Timing and Expectations

One of the most common questions around Search Engine Optimization (SEO) is how long it takes to work.

The honest answer is that it depends on the site’s starting point, competition level, technical condition, content quality, domain trust, and execution consistency.

In lower-competition niches, some pages can gain traction relatively quickly. In more competitive markets, meaningful results may take months of sustained work. Newer websites often need more time because they have less established authority and fewer trust signals.

What matters is understanding that SEO is cumulative.

Technical improvements can create early gains. Better content can start ranking for long-tail queries. Internal linking can strengthen discoverability. Over time, those improvements can reinforce each other.

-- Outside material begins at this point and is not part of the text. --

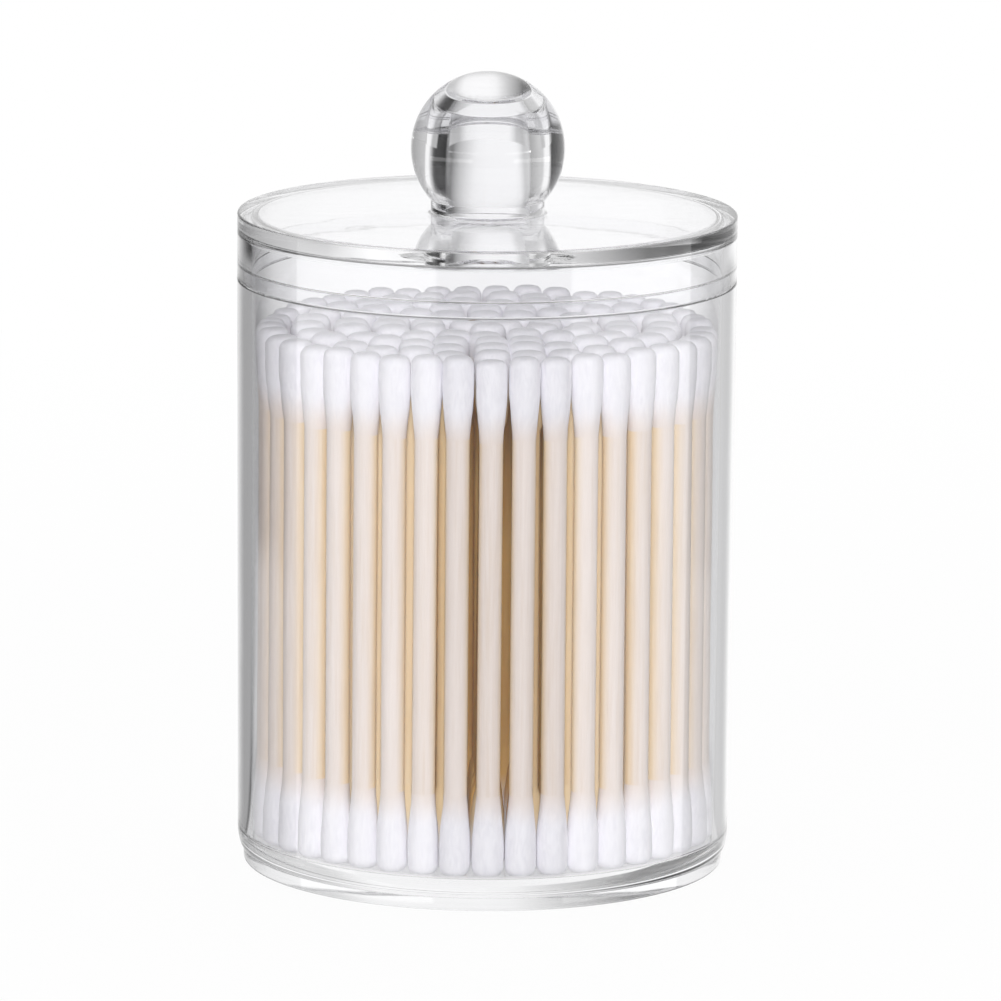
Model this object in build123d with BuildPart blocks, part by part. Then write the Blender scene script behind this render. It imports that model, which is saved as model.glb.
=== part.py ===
"""A clear plastic jar of cotton swabs with a lift-off lid that ends in a ball knob.

Millimetres, +Z up. The origin is the middle of the foot that the jar stands on.
"""
import os
from math import asin, floor, pi, sqrt

from build123d import *

os.makedirs("parts", exist_ok=True)

# Jar
outside_radius = 36.0        # the jar's wall and the lid's skirt are flush
wall_thickness = 2.15
swab_headroom = 5.95         # from the tops of the swabs to the shoulder, where the wall ends outside
lip_height = 2.2             # the thin lip that stands on the shoulder
lip_thickness = 1.05
floor_thickness = 4.45
foot_height = 1.9
foot_inset = 1.15            # how far the foot stands in from the wall
foot_edge = 0.3              # broken edge that stands on the table
heel_height = 3.0            # rounded stretch between the foot and the wall

# Lid
lid_height = 7.4             # from the ledge that rests on the lip to the top
plate_thickness = 2.4
skirt_thickness = 2.15
lid_corner = 1.0             # inside corner between plate and skirt
lid_edge = 0.35              # broken upper edge
lip_side_clearance = 0.15
seam_clearance = 0.15        # open line between the lid and the shoulder

# Knob, one piece with the lid
ball_radius = 11.1
neck_radius = 8.2
neck_height = 1.8            # from the plate to where the ball begins
core_radius = 6.1            # blind hole up from under the plate, at its mouth
core_depth = 18.1
core_shoulder = 3.5          # height over which the core narrows to its flat end
core_end_radius = 4.6

# Cotton swabs: straight wooden sticks with cotton wound on both ends
swab_length = 75.0
stick_diameter = 3.0
head_diameter = 4.4
head_length = 12.5
head_taper = 3.0             # degrees that a head narrows towards the stick
side_gap = 0.35              # from the outer ring of heads to the wall
ring_gap = 1.15              # from the heads of one ring to those of the next
outer_ring_gap = 0.1         # least gap between neighbours in the outer ring
inner_ring_gap = 1.1         # least gap between neighbours in the other rings
first_angle = -88.65         # where each ring starts, degrees from +X
side_count = 5               # the round sticks and heads are drawn with few sides

# Heights and radii that follow
shoulder_height = floor_thickness + swab_length + swab_headroom
lip_top = shoulder_height + lip_height
lid_top = lip_top + lid_height
plate_underside = lid_top - plate_thickness
core_end = plate_underside + core_depth
neck_top = lid_top + neck_height
ball_centre = neck_top + sqrt(ball_radius**2 - neck_radius**2)

bore_radius = outside_radius - wall_thickness
lip_radius = bore_radius + lip_thickness
foot_radius = outside_radius - foot_inset
heel_top = foot_height + heel_height
lid_bore_radius = outside_radius - skirt_thickness

swab_middle = floor_thickness + swab_length / 2
stick_length = swab_length - 2 * head_length
outer_ring_radius = bore_radius - side_gap - head_diameter / 2
ring_spacing = head_diameter + ring_gap
ring_count = floor(outer_ring_radius / ring_spacing) + 1
inner_ring_radius = outer_ring_radius - (ring_count - 1) * ring_spacing


# The jar, moulded in one piece
with BuildPart() as jar_body:
    with BuildSketch(Plane.XZ):
        with BuildLine():
            Polyline(
                (0, floor_thickness),
                (0, 0),
                (foot_radius - foot_edge, 0),
                (foot_radius, foot_edge),
                (foot_radius, foot_height),
            )
            TangentArc(
                (outside_radius, heel_top),
                (foot_radius, foot_height),
                tangent=(0, -1),
            )
            Polyline(
                (outside_radius, heel_top),
                (outside_radius, shoulder_height),
                (lip_radius, shoulder_height),
                (lip_radius, lip_top),
                (bore_radius, lip_top),
                (bore_radius, floor_thickness),
                (0, floor_thickness),
            )
        make_face()
    revolve(axis=Axis.Z)
jar_body.part.label = "jar_body"
export_step(jar_body.part, "parts/jar_body.step")


# The lid: plate, skirt, neck and ball in one piece, with a core up the middle
with BuildPart() as lid:
    with BuildSketch(Plane.XZ):
        with BuildLine():
            Polyline(
                (core_radius, plate_underside),
                (lid_bore_radius - lid_corner, plate_underside),
                (lid_bore_radius, plate_underside - lid_corner),
                (lid_bore_radius, lip_top),
                (lip_radius + lip_side_clearance, lip_top),
                (lip_radius + lip_side_clearance, shoulder_height + seam_clearance),
                (outside_radius, shoulder_height + seam_clearance),
                (outside_radius, lid_top - lid_edge),
                (outside_radius - lid_edge, lid_top),
                (neck_radius, lid_top),
                (neck_radius, neck_top),
            )
            ThreePointArc(
                (neck_radius, neck_top),
                (ball_radius, ball_centre),
                (0, ball_centre + ball_radius),
            )
            Polyline(
                (0, ball_centre + ball_radius),
                (0, core_end),
                (core_end_radius, core_end),
                (core_radius, core_end - core_shoulder),
                (core_radius, plate_underside),
            )
        make_face()
    revolve(axis=Axis.Z)
lid.part.label = "lid"
export_step(lid.part, "parts/lid.step")


def swabs_in_ring(radius, gap):
    """How many swabs stand in a ring of this radius with at least this gap between their heads."""
    half_pitch = (head_diameter + gap) / 2
    return max(1, floor(pi / asin(half_pitch / radius)))


# The swabs stand on the floor of the jar in rings, the last one against the wall
for ring in range(1, ring_count + 1):
    ring_radius = inner_ring_radius + (ring - 1) * ring_spacing
    least_gap = inner_ring_gap if ring < ring_count else outer_ring_gap
    count = swabs_in_ring(ring_radius, least_gap)

    with BuildPart() as lower_cotton:
        with BuildSketch(Plane.XY.offset(floor_thickness)):
            with PolarLocations(ring_radius, count, start_angle=first_angle):
                RegularPolygon(head_diameter / 2, side_count)
        extrude(amount=head_length, taper=head_taper)
    lower_cotton.part.label = f"lower_cotton_ring_{ring}"
    export_step(lower_cotton.part, f"parts/{lower_cotton.part.label}.step")

    with BuildPart() as sticks:
        with BuildSketch(Plane.XY.offset(floor_thickness + head_length)):
            with PolarLocations(ring_radius, count, start_angle=first_angle):
                RegularPolygon(stick_diameter / 2, side_count)
        extrude(amount=stick_length)
    sticks.part.label = f"sticks_ring_{ring}"
    export_step(sticks.part, f"parts/{sticks.part.label}.step")

    with BuildPart() as upper_cotton:
        mirror(lower_cotton.part, about=Plane.XY.offset(swab_middle))
    upper_cotton.part.label = f"upper_cotton_ring_{ring}"
    export_step(upper_cotton.part, f"parts/{upper_cotton.part.label}.step")
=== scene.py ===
"""Looks of the cotton swab jar: clear plastic, wood and cotton, and the studio around it.

Metres, +Z up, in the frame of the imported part. The photograph looks along +Y.
"""
from collections import namedtuple
from math import asin, atan2, cos, floor, pi, radians, sin, sqrt
from random import Random

import bmesh
import bpy
from mathutils import Matrix, Vector, noise


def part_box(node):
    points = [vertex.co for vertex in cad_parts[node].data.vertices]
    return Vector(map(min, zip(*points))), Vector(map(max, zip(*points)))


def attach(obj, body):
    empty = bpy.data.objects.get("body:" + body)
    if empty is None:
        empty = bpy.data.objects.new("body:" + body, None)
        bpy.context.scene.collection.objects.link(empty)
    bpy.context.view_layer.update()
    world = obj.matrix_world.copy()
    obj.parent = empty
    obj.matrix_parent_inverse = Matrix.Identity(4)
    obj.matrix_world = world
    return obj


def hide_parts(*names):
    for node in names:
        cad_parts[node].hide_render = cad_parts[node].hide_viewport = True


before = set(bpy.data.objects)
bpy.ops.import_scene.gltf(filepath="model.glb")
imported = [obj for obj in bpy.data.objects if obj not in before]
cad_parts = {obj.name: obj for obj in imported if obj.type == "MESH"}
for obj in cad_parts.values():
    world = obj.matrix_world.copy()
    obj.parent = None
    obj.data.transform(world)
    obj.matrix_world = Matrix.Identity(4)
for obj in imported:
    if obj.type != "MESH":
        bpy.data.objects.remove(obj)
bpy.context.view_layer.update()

mm = 0.001

# Places read from the frame
jar_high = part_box("jar_body")[1]
lid_low, lid_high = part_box("lid")
swab_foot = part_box("lower_cotton_ring_6")[0].z
swab_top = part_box("upper_cotton_ring_6")[1].z
swab_middle = (swab_foot + swab_top) / 2

outside = jar_high.x                 # radius of the jar and of the lid
lip_top = jar_high.z
lid_foot = lid_low.z                 # lower edge of the lid's outer lip
ball_top = lid_high.z

# Sizes of the jar
wall = 2.15 * mm
bore = outside - wall
lip_radius = bore + 1.05 * mm
shoulder = lip_top - 2.2 * mm
draft = 0.3 * mm                     # how much narrower the wall is at the heel
foot_radius = outside - 1.15 * mm
foot_height = 1.9 * mm
heel_height = 3.0 * mm

# Sizes of the lid
lid_top = lip_top + 7.4 * mm
plate = 2.4 * mm
lid_lip_bore = lip_radius + 0.15 * mm
ball_radius = 11.1 * mm
ball_middle = ball_top - ball_radius
neck_radius = 8.2 * mm
core_radius = 6.1 * mm
core_top = lid_top - plate + 18.1 * mm
core_end_radius = 4.9 * mm
core_shoulder = 1.4 * mm             # height over which the core narrows to its end

turned_segments = 256

# Sizes of the swabs
head_radius = 2.2 * mm
head_length = 12.5 * mm
head_air = 0.12 * mm                 # under the lower heads, as faces in one plane show dark ovals
stick_radius = 1.65 * mm
ring_spacing = 5.55 * mm
ring_count = 6
outer_ring = bore - 0.35 * mm - head_radius
outer_ring_gap = 0.1 * mm            # least gap between neighbours in the outer ring
inner_ring_gap = 1.1 * mm
first_angle = radians(-88.65)
swab_sides = 22                      # one number, so that cotton meets stick in a clean ring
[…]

The wrong expectation is “publish a page and rank immediately.” The right expectation is “build relevance, quality, and trust systematically, then improve based on evidence.”

That mindset usually leads to better decisions and more durable results.

Conclusion

So, what is SEO and how does it work?

SEO is the process of improving a website so search engines can understand it, trust it, and rank it for relevant searches. It works by aligning technical accessibility, topical relevance, content quality, site structure, and authority signals around the needs of the user.

The important point is that SEO is not a single tactic and not a shortcut. It is a strategic discipline that helps a website earn visibility rather than simply chase it.

Businesses that approach SEO seriously tend to do a few things well: they build content around real search intent, organize it into a clear site structure, improve technical foundations, and invest in trust over time. That is what turns SEO from a checklist into a long-term growth asset.

When done properly, Search Engine Optimization (SEO) does more than help pages rank. It helps a website become more useful, more credible, and more aligned with the audience it wants to reach.